▸ **TASK GOAL**
Copy only this: the line containing "floor_rails()", the line containing "imported = [obj", and every line between them, exactly as written.

▸ **DATASET CONTENT**
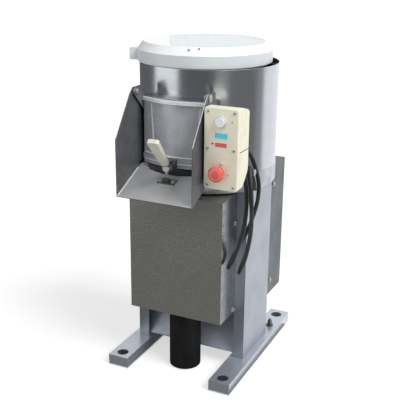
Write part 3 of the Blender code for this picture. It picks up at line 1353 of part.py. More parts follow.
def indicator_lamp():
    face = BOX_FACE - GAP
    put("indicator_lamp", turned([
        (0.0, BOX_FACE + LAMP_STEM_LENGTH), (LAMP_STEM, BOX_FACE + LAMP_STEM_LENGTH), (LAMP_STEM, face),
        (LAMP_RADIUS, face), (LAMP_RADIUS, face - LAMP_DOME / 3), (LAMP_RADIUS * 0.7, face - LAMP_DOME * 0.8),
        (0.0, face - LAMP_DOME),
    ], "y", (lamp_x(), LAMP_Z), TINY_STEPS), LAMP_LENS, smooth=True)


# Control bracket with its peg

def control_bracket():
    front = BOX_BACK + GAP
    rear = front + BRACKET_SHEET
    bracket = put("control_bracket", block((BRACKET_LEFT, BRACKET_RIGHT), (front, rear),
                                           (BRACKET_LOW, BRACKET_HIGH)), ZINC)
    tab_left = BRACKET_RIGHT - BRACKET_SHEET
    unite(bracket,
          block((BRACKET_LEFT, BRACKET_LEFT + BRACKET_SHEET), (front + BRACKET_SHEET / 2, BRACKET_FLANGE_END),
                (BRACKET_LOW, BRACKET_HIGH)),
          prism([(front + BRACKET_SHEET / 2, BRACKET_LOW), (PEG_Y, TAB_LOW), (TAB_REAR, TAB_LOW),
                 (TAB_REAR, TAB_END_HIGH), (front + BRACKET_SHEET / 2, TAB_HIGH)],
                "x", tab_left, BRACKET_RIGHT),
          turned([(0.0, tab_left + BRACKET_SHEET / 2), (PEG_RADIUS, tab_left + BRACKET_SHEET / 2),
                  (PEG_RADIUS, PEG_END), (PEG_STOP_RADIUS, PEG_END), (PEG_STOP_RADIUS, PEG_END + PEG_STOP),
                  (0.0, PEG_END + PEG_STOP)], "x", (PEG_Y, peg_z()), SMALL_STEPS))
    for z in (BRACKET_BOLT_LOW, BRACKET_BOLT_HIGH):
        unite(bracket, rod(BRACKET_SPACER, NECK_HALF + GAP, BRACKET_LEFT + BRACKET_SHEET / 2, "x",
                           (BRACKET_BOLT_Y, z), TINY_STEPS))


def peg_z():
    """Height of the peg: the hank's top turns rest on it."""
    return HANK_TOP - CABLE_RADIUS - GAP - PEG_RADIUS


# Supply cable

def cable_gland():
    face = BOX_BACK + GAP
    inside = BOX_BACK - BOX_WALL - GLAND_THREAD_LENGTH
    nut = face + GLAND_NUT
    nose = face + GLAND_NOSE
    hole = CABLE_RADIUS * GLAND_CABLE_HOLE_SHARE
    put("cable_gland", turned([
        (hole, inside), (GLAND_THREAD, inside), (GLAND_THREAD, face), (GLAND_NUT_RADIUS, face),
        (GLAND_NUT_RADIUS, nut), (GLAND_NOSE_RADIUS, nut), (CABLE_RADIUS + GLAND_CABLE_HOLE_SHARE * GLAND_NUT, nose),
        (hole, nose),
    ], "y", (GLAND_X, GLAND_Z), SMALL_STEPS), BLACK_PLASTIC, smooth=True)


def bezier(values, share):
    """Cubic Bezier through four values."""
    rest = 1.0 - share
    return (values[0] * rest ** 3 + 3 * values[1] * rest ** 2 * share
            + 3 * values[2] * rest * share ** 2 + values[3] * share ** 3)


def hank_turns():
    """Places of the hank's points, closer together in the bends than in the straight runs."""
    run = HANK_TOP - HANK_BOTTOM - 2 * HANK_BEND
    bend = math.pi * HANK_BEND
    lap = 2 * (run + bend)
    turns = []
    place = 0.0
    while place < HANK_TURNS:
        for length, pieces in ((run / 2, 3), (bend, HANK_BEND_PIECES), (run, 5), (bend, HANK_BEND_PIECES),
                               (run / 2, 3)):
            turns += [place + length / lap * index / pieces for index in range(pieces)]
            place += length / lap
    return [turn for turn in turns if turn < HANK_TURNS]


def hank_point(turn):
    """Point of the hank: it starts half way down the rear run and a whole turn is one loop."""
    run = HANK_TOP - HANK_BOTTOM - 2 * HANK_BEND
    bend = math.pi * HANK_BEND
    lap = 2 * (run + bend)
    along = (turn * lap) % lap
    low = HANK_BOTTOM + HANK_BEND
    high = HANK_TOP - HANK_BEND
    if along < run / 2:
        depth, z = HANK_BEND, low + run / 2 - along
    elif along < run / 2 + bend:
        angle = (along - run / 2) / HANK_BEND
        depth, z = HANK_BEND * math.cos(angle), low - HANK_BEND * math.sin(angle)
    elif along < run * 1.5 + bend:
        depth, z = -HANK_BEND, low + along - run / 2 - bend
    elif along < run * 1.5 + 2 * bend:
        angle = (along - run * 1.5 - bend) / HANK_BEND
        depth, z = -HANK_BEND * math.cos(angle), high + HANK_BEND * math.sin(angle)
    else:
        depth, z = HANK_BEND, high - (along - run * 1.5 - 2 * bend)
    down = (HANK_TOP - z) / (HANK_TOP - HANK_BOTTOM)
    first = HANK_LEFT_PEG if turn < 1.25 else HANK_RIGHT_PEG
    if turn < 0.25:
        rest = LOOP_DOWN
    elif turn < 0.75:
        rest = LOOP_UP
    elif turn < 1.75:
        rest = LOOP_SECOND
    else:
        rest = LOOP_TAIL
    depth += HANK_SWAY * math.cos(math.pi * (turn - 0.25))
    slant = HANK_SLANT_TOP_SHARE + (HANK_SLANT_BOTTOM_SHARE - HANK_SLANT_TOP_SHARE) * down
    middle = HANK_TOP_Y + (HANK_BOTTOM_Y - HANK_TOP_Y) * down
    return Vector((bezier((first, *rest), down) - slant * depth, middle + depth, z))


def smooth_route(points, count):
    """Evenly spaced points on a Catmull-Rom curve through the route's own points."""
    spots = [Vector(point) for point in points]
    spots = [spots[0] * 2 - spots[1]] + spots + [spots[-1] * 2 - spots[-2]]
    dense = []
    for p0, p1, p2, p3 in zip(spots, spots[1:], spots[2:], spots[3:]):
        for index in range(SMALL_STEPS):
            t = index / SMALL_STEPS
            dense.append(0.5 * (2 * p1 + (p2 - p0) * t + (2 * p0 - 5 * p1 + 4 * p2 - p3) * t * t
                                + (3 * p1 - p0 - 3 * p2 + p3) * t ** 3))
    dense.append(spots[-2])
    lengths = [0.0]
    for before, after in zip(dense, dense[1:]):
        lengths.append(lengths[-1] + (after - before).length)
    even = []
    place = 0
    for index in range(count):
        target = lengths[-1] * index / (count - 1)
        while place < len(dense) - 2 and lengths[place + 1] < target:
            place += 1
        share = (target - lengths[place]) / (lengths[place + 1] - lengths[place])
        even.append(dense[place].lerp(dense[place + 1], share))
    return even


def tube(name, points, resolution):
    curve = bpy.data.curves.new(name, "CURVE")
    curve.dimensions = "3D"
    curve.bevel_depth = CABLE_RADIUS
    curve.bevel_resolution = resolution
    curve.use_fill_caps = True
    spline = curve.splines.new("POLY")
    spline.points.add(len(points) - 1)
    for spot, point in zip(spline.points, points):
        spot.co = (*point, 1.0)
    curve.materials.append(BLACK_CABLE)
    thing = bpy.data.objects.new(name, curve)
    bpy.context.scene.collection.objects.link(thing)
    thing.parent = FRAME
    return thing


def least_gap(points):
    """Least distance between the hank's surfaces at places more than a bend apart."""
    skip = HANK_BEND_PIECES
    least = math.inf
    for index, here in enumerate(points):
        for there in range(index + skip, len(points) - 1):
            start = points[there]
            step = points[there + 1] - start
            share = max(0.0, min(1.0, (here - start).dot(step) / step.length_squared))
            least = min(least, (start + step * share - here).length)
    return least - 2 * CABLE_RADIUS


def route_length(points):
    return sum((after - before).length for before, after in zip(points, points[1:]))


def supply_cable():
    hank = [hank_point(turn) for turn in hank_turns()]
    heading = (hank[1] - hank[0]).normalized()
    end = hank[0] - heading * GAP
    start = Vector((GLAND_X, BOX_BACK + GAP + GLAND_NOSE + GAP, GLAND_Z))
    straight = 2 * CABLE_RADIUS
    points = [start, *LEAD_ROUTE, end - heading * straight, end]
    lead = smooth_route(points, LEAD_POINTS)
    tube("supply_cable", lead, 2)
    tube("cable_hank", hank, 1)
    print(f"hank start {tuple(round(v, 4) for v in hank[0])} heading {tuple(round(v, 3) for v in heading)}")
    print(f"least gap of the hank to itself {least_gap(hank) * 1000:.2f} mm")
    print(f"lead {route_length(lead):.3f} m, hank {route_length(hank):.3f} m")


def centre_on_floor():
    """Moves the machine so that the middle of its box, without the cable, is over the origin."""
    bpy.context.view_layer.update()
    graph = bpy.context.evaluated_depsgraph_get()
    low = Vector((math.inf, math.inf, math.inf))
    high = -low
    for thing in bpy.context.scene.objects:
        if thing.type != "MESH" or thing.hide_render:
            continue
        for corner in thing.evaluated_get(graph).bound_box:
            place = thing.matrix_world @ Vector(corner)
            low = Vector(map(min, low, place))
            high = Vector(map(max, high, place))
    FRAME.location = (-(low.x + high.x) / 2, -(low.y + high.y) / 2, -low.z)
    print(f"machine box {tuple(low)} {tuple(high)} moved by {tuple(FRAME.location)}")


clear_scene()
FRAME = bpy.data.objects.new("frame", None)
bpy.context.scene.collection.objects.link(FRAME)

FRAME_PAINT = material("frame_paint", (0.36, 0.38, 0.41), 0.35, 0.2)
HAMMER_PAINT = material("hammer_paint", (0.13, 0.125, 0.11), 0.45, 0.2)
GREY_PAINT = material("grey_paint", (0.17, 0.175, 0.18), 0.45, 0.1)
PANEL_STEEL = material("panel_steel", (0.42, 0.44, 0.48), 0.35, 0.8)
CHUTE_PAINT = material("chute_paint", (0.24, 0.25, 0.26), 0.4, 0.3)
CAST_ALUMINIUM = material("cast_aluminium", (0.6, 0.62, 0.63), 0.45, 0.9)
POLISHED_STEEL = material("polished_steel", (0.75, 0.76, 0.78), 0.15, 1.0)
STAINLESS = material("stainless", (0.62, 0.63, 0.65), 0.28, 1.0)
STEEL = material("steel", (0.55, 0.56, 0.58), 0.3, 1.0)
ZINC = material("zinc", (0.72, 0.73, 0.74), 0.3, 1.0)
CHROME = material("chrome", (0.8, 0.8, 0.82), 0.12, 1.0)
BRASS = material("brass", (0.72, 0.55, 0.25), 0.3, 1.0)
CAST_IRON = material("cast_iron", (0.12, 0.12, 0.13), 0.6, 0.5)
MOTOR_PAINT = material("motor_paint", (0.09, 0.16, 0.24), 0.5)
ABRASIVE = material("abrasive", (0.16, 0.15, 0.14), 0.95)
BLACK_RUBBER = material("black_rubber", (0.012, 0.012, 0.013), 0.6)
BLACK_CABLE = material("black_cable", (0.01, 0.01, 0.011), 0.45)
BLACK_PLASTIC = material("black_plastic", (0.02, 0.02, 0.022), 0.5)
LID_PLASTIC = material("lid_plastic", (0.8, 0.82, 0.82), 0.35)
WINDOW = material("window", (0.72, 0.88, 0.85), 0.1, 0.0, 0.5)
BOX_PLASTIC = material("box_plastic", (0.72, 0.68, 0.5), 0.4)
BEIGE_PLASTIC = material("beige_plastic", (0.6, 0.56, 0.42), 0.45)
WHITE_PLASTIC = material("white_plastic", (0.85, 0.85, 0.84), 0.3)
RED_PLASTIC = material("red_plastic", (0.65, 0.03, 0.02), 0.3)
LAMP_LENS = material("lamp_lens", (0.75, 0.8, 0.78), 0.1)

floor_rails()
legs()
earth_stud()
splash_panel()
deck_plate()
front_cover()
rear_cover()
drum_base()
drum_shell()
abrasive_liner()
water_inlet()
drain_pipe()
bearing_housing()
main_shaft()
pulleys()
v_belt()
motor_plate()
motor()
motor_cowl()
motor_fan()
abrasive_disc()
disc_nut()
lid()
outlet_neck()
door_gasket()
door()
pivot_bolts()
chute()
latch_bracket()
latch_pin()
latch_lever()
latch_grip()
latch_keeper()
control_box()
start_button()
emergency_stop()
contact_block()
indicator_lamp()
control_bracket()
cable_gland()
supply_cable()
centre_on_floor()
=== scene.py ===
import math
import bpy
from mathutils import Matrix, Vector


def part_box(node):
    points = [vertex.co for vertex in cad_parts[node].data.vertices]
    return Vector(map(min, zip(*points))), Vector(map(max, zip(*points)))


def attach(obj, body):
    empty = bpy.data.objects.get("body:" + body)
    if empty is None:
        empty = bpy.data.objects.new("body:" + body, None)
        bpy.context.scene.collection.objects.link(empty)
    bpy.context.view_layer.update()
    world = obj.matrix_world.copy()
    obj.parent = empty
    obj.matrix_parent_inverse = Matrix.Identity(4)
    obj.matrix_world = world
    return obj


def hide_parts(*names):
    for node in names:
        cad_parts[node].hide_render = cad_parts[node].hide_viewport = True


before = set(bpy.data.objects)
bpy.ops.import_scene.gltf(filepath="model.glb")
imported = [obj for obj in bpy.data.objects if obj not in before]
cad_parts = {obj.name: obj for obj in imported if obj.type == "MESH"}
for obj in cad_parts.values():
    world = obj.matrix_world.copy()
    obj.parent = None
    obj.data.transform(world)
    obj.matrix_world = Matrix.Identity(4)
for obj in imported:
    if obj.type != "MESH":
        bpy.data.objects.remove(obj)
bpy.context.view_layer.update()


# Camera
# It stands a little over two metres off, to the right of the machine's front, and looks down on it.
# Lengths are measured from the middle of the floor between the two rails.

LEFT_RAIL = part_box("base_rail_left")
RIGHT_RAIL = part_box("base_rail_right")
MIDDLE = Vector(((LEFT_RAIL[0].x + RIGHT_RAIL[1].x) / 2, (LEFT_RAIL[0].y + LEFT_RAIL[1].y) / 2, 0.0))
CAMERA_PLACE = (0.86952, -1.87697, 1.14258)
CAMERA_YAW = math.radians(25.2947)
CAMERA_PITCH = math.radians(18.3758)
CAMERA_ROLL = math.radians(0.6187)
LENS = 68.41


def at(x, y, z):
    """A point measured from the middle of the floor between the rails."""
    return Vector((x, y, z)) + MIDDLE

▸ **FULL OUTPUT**
floor_rails()
legs()
earth_stud()
splash_panel()
deck_plate()
front_cover()
rear_cover()
drum_base()
drum_shell()
abrasive_liner()
water_inlet()
drain_pipe()
bearing_housing()
main_shaft()
pulleys()
v_belt()
motor_plate()
motor()
motor_cowl()
motor_fan()
abrasive_disc()
disc_nut()
lid()
outlet_neck()
door_gasket()
door()
pivot_bolts()
chute()
latch_bracket()
latch_pin()
latch_lever()
latch_grip()
latch_keeper()
control_box()
start_button()
emergency_stop()
contact_block()
indicator_lamp()
control_bracket()
cable_gland()
supply_cable()
centre_on_floor()
=== scene.py ===
import math
import bpy
from mathutils import Matrix, Vector


def part_box(node):
    points = [vertex.co for vertex in cad_parts[node].data.vertices]
    return Vector(map(min, zip(*points))), Vector(map(max, zip(*points)))


def attach(obj, body):
    empty = bpy.data.objects.get("body:" + body)
    if empty is None:
        empty = bpy.data.objects.new("body:" + body, None)
        bpy.context.scene.collection.objects.link(empty)
    bpy.context.view_layer.update()
    world = obj.matrix_world.copy()
    obj.parent = empty
    obj.matrix_parent_inverse = Matrix.Identity(4)
    obj.matrix_world = world
    return obj


def hide_parts(*names):
    for node in names:
        cad_parts[node].hide_render = cad_parts[node].hide_viewport = True


before = set(bpy.data.objects)
bpy.ops.import_scene.gltf(filepath="model.glb")
imported = [obj for obj in bpy.data.objects if obj not in before]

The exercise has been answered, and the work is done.